Data listing
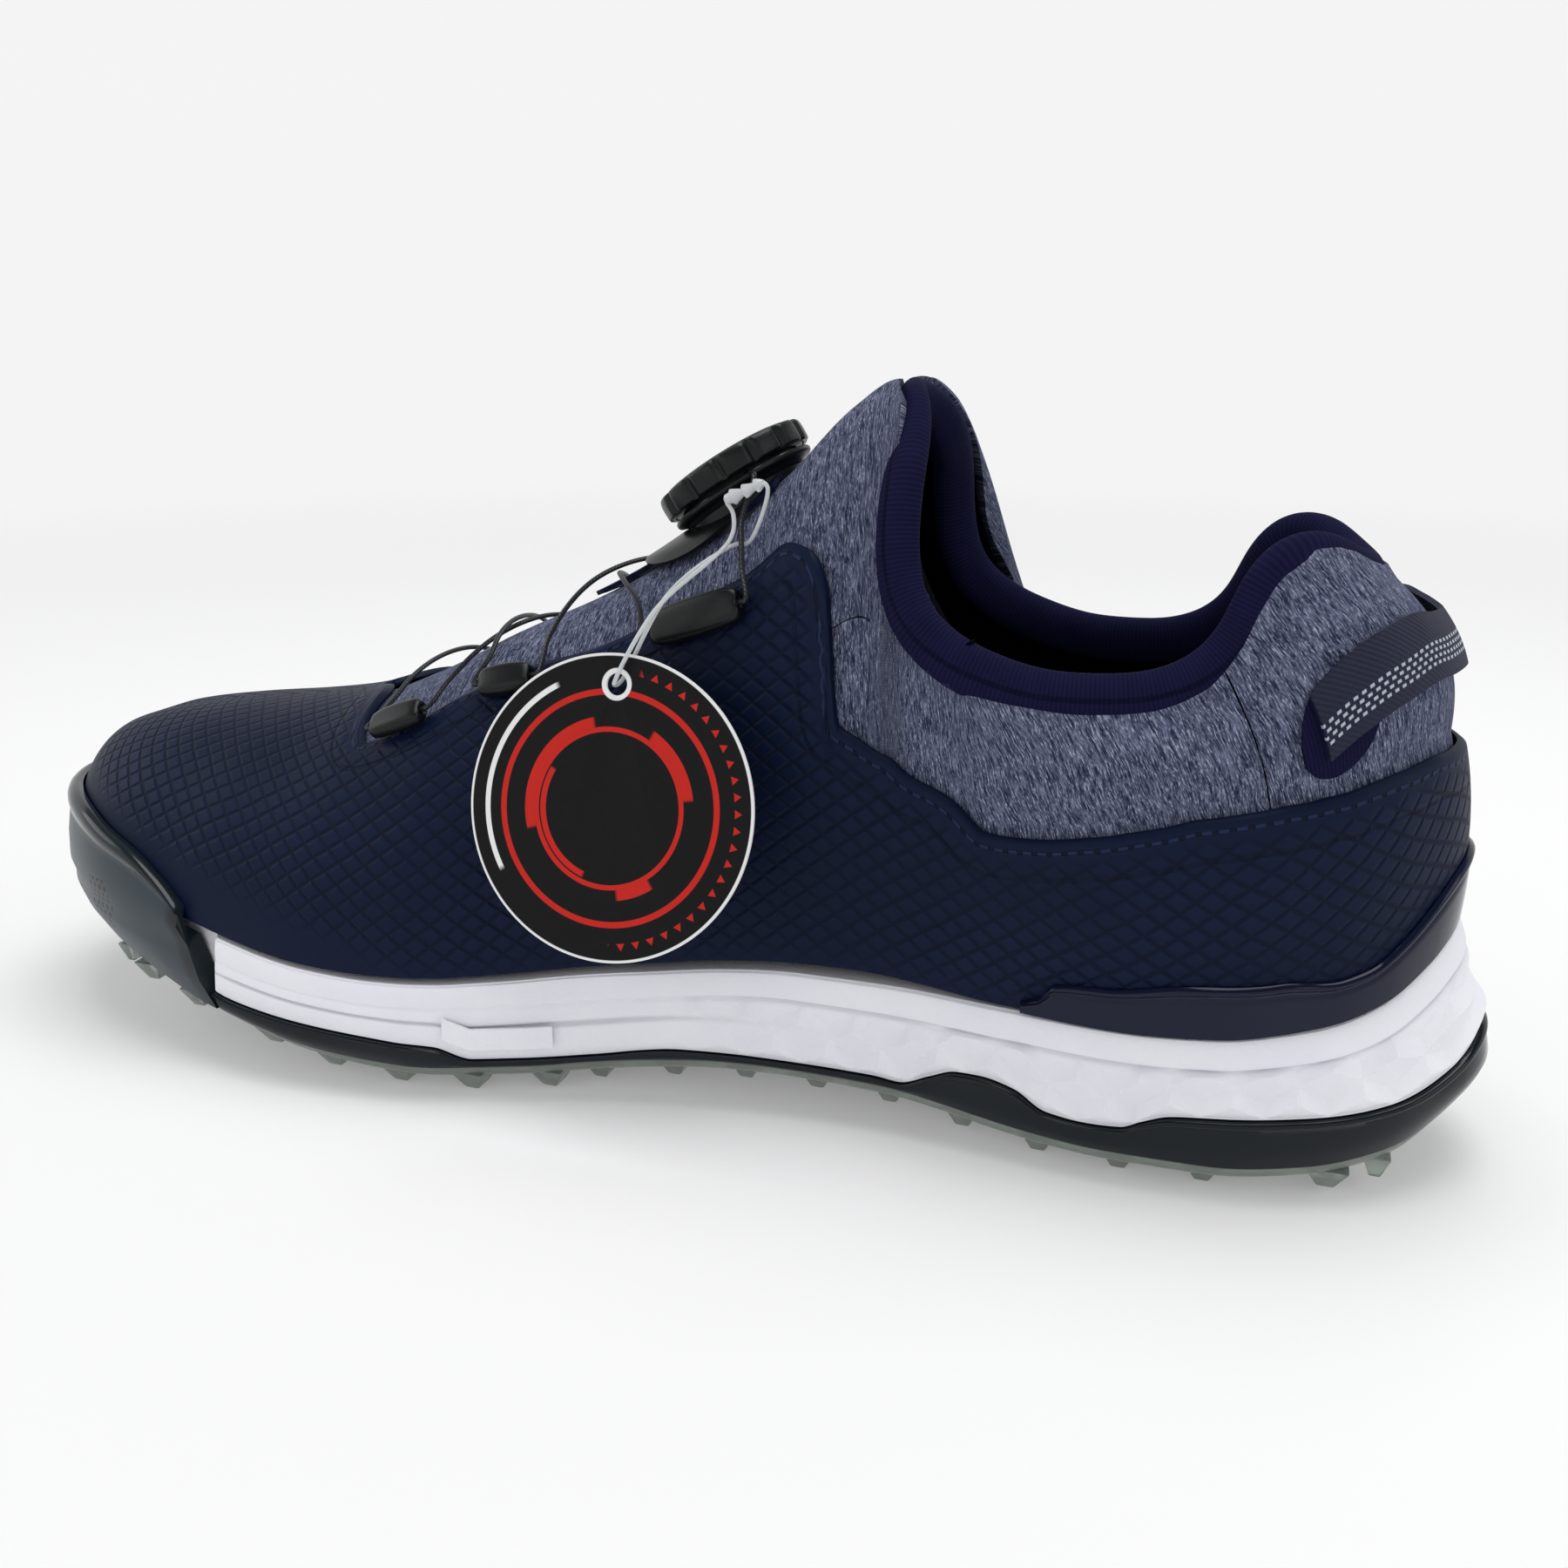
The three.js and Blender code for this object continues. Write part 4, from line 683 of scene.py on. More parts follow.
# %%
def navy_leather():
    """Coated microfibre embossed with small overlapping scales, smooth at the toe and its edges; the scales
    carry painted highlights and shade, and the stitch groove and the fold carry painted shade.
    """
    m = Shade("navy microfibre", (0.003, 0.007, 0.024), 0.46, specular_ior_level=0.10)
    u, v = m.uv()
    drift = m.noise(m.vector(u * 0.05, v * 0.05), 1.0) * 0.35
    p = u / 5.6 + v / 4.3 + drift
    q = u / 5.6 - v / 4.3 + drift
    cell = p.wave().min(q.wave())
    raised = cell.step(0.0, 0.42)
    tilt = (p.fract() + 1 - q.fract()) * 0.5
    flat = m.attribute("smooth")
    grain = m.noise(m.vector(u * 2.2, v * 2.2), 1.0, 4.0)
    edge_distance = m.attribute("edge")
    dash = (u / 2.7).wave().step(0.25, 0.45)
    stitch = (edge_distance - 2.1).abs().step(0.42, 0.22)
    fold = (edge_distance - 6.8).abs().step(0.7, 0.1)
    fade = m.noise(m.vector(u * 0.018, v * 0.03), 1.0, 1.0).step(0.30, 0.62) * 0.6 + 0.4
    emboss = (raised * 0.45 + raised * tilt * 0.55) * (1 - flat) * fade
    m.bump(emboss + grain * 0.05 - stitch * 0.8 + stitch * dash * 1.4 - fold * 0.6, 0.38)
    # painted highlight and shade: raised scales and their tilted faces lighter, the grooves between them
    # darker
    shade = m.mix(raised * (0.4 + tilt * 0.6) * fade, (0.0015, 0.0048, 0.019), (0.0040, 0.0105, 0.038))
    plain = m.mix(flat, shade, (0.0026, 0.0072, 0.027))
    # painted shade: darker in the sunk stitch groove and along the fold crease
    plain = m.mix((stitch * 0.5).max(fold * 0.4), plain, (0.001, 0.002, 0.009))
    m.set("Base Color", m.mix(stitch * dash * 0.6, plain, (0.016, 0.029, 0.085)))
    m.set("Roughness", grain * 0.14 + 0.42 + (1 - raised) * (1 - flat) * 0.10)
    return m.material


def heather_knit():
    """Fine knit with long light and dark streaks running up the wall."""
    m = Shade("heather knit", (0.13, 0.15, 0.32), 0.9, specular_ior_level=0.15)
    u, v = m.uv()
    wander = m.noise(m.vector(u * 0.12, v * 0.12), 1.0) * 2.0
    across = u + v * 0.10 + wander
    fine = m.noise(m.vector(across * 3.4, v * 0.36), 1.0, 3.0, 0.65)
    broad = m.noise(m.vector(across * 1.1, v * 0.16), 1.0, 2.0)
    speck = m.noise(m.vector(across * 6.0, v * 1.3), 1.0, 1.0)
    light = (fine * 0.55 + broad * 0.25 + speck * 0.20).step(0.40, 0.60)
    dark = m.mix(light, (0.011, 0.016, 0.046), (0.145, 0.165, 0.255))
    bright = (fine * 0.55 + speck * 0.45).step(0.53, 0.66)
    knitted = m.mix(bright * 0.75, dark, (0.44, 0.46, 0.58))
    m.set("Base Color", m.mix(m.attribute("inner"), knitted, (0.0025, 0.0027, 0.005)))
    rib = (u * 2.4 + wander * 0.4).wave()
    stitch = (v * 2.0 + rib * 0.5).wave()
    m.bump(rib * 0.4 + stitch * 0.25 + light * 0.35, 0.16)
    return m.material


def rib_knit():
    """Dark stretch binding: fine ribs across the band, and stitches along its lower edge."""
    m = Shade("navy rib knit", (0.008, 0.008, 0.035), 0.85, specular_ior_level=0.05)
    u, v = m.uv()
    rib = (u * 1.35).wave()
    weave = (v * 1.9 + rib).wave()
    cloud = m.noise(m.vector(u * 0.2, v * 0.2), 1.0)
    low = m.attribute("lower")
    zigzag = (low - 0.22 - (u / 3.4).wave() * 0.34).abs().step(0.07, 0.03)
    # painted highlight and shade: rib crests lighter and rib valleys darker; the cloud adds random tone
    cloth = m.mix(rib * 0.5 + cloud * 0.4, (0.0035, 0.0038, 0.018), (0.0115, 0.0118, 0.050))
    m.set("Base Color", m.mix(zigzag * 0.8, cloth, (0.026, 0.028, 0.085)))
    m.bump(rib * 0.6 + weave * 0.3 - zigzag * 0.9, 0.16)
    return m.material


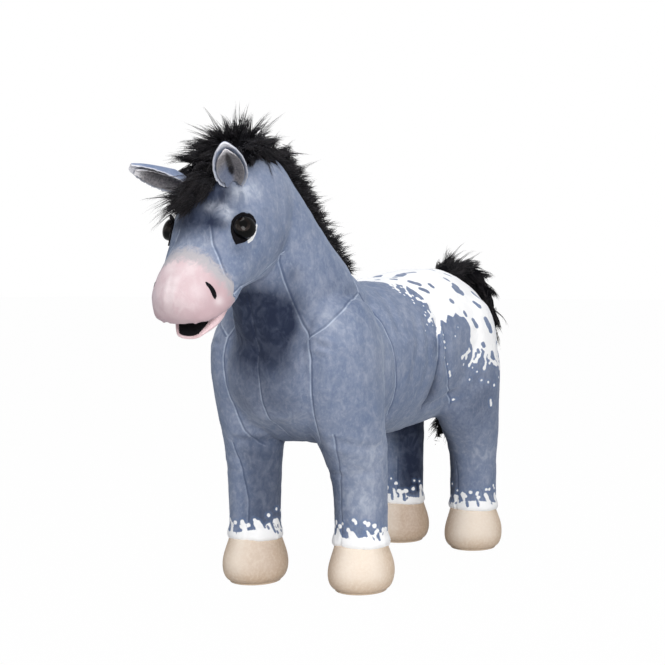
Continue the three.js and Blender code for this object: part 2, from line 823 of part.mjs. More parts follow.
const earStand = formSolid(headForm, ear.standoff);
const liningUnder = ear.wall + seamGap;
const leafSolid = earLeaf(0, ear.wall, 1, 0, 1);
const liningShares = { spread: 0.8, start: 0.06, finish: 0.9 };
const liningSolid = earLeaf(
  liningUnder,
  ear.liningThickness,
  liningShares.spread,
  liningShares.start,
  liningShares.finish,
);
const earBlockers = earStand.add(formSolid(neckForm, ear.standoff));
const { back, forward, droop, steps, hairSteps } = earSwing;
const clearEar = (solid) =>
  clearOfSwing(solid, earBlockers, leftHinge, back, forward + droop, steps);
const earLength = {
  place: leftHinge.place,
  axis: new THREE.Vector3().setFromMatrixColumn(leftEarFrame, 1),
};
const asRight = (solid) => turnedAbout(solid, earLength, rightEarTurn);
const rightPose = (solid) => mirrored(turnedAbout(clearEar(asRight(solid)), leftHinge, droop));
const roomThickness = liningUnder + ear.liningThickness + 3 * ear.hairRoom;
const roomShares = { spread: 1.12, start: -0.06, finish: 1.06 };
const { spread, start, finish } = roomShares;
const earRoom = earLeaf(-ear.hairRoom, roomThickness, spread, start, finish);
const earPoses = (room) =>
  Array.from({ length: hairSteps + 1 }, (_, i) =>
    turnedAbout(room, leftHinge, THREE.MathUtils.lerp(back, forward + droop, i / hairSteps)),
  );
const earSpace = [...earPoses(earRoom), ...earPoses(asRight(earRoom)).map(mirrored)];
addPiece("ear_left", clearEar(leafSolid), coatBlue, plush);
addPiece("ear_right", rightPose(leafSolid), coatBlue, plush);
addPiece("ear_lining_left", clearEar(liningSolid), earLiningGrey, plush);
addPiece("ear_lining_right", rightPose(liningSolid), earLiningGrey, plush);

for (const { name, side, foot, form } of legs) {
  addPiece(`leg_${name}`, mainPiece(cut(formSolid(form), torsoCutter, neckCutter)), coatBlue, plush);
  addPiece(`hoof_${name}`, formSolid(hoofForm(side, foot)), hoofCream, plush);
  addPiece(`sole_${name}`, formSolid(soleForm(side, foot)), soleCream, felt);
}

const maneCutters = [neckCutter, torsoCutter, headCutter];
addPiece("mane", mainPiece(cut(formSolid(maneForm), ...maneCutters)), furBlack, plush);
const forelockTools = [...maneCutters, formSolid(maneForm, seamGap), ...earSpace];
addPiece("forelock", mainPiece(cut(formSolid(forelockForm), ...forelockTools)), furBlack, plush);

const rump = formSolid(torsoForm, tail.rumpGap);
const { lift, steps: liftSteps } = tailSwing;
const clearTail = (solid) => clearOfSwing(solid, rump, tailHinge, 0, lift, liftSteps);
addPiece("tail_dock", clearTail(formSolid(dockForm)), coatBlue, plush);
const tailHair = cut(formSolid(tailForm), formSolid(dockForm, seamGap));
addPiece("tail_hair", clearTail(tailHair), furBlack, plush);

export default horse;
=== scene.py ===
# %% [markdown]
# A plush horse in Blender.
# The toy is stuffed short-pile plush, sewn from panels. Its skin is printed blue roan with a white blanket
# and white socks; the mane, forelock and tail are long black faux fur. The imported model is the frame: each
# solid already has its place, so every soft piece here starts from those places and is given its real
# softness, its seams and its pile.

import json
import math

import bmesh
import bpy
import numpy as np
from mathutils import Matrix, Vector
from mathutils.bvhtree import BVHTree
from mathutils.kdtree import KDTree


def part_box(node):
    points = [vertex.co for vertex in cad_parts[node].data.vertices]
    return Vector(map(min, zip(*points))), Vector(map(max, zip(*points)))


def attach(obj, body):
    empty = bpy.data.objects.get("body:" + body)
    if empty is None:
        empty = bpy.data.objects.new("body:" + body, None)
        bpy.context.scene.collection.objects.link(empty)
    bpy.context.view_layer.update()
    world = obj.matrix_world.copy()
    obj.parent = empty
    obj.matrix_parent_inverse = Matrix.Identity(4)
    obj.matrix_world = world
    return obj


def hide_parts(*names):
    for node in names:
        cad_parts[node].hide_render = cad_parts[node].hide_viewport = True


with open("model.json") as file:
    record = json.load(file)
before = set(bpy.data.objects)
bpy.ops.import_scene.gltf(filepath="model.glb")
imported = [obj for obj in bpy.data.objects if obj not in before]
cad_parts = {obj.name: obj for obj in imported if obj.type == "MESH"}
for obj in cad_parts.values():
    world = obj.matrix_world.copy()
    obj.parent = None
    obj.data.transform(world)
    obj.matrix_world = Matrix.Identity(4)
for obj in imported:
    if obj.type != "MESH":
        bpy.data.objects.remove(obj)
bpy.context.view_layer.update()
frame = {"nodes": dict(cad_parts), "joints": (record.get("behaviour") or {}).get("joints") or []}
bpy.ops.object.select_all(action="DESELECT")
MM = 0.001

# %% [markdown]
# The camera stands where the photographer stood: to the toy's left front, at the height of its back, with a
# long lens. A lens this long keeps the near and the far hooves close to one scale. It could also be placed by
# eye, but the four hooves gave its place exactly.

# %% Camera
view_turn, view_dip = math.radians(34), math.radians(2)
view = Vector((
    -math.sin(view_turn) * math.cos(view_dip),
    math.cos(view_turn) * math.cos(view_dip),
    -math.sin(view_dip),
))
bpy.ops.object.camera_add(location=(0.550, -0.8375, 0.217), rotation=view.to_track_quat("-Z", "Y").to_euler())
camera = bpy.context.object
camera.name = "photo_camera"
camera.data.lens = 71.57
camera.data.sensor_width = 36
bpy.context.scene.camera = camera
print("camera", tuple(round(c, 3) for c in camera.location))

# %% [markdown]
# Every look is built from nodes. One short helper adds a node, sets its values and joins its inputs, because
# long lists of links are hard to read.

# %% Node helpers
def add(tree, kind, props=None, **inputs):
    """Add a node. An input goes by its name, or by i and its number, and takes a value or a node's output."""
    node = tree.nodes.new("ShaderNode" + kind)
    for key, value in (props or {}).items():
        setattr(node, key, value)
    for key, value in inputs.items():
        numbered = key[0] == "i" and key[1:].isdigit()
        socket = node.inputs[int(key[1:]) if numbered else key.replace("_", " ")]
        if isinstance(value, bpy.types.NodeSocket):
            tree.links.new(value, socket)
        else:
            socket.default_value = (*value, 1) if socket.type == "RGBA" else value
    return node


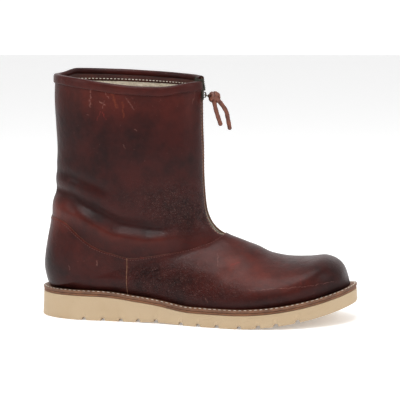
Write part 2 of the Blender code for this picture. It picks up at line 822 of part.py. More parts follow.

§ WHAT IS BEING ASKED: Reproduce, without alteration, solely the lines beginning at the line that includes "const rump = formSolid(torsoForm, tail.rumpGap);" and ending at the line that includes "for node in", both lines included.

§ EXPECTED OUTPUT:
const rump = formSolid(torsoForm, tail.rumpGap);
const { lift, steps: liftSteps } = tailSwing;
const clearTail = (solid) => clearOfSwing(solid, rump, tailHinge, 0, lift, liftSteps);
addPiece("tail_dock", clearTail(formSolid(dockForm)), coatBlue, plush);
const tailHair = cut(formSolid(tailForm), formSolid(dockForm, seamGap));
addPiece("tail_hair", clearTail(tailHair), furBlack, plush);

export default horse;
=== scene.py ===
# %% [markdown]
# A plush horse in Blender.
# The toy is stuffed short-pile plush, sewn from panels. Its skin is printed blue roan with a white blanket
# and white socks; the mane, forelock and tail are long black faux fur. The imported model is the frame: each
# solid already has its place, so every soft piece here starts from those places and is given its real
# softness, its seams and its pile.

import json
import math

import bmesh
import bpy
import numpy as np
from mathutils import Matrix, Vector
from mathutils.bvhtree import BVHTree
from mathutils.kdtree import KDTree


def part_box(node):
    points = [vertex.co for vertex in cad_parts[node].data.vertices]
    return Vector(map(min, zip(*points))), Vector(map(max, zip(*points)))


def attach(obj, body):
    empty = bpy.data.objects.get("body:" + body)
    if empty is None:
        empty = bpy.data.objects.new("body:" + body, None)
        bpy.context.scene.collection.objects.link(empty)
    bpy.context.view_layer.update()
    world = obj.matrix_world.copy()
    obj.parent = empty
    obj.matrix_parent_inverse = Matrix.Identity(4)
    obj.matrix_world = world
    return obj


def hide_parts(*names):
    for node in names:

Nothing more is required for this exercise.